CybersecurityActively used private keys on the ethereum blockchain facilitate cryptocurrency theft

Published 24 April 2019

Researchers at Independent Security Evaluators (ISE) have discovered 732 actively used private keys on the Ethereum blockchain. The researchers also found that poorly implemented private key generation is also facilitating the theft of cryptocurrency.

Poorly implemented key generation facilitates bitcoin theft // Source: pixabay.com

Researchers at Independent Security Evaluators (ISE) have discovered 732 actively used private keys on the Ethereum blockchain. In their new study titled “Ethercombing,” ISE found that poorly implemented private key generation is also facilitating the theft of cryptocurrency. The researchers identified 13,319 Ether (ETH) which was transferred to both invalid destination addresses and forever lost, as well as to wallets derived from weak private keys which were targeted for theft. The value of the combined total loss would have been $18,899,969 at the peak of the Ethereum market in mid-January 2018 (click here for a copy of the paper).

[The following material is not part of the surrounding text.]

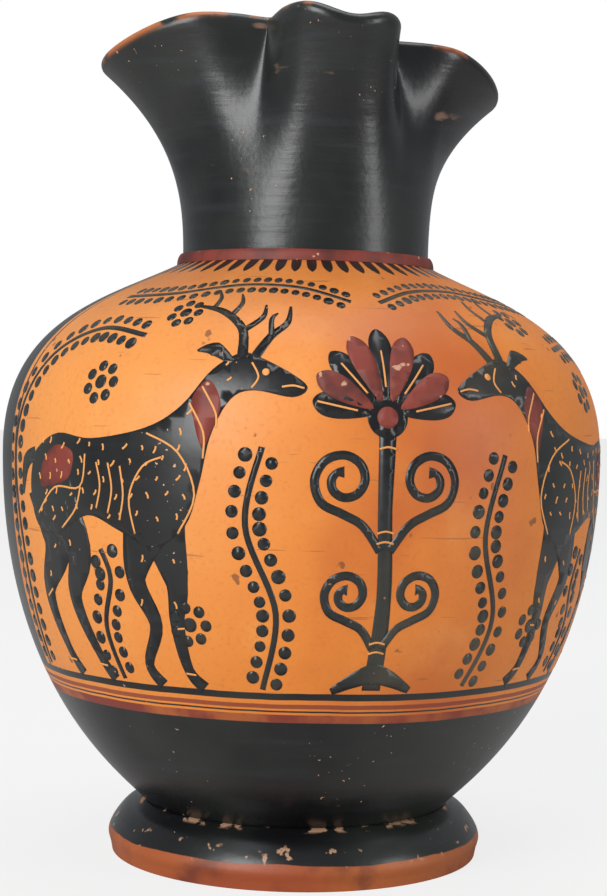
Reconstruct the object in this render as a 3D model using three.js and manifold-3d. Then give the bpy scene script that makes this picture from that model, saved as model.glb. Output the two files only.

“The chances of duplicating or guessing the same randomly-generated private key already used on the Ethereum blockchain is approximately 1 in 115 quattuorvigintillion (2^256), so brute forcing someone’s private key should be practically impossible,” says ISE researcher Adrian Bednarek. In light of these odds, the number of ETH tokens, number of transactions, total USD value of lost ETH, and number of actively used private keys found by ISE’s researchers was significant.

ISE’s ability to find these actively used private keys was presumably made possible due to programming errors in the software which generated them. For example, the team hypothesized that in various Ethereum wallet software implementations, a 256-bit, sufficiently random private key might be created, but the full value of the key becomes truncated on output due to coding mistakes. Likewise, error codes used as keys, memory reference issues, object confusion, stack corruption, heap corruption, or unchecked pre-compiled coding errors could also result in weak keys. These private keys are not sufficiently random which makes it trivial for a computer to brute force and eventually guess.

To find these keys, the researchers enumerated every possible private key in targeted sub-sections of the 256-bit key space where truncated or weak keys seemed likely to occur. To their surprise, the private keys discovered corresponded with 49,060 transactions on the Ethereum blockchain.